The great city biographer is tired of the Trumpian rhetoric around immigration and intervenes with a timely, relevant and necessary manifesto, finds Megha Majumdar
Suketu Mehta loves to cook. “All day long we writers work with our heads, sitting in front of a screen,” he says on a summer evening at a Manhattan bar. As the wide awnings shelter our sidewalk table from the rain, he continues, “So we need to work with our hands.” But meals are rarely simple pleasures. “Food has always been used against migrants,” he tells me. “I remember when I first got to my Catholic school in Queens, in 1977, my sisters and I never brought Indian food to the lunch room for fear of being mocked.” And this sort of cultural policing is one of many aspects of immigration Mehta writes about in his stellar new book of non-fiction, This Land Is Our Land: An Immigrant’s Manifesto.
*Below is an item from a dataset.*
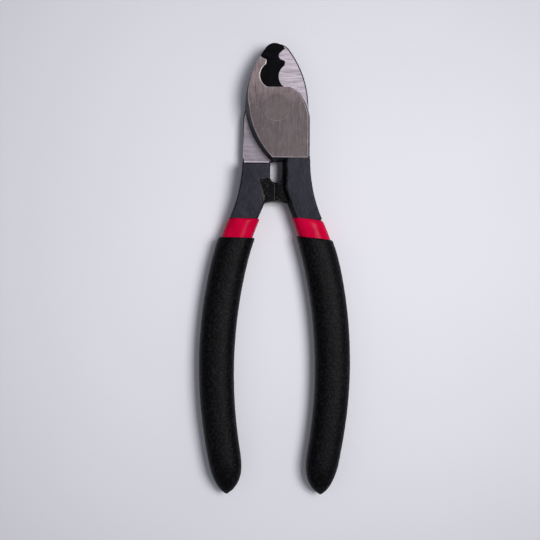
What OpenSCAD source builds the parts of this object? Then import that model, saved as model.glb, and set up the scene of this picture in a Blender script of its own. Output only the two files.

Author of the 2005 Pulitzer finalist Maximum City: Bombay Lost And Found, Mehta—who was born in Kolkata and raised in Mumbai—has lived in USA for 42 years, 30 of them as a citizen.
SHADOW LINES
Mehta comes from a family of migrants. Decades ago, his grandfather left Gujarat for Kenya. Now, Mehta reflects, “We are dispersed all over the world, which is a good thing—we’ve done well. There are doctors, engineers and business people in the family.” He continues gently, “But sometimes I wonder how it would have been different if we had had the privilege of staying in one place, like Americans and Britons do. If we had been able to live in Kheda or Mahudha, where we come from, and if we still had all our family around us, our trees, our rivers, our language.”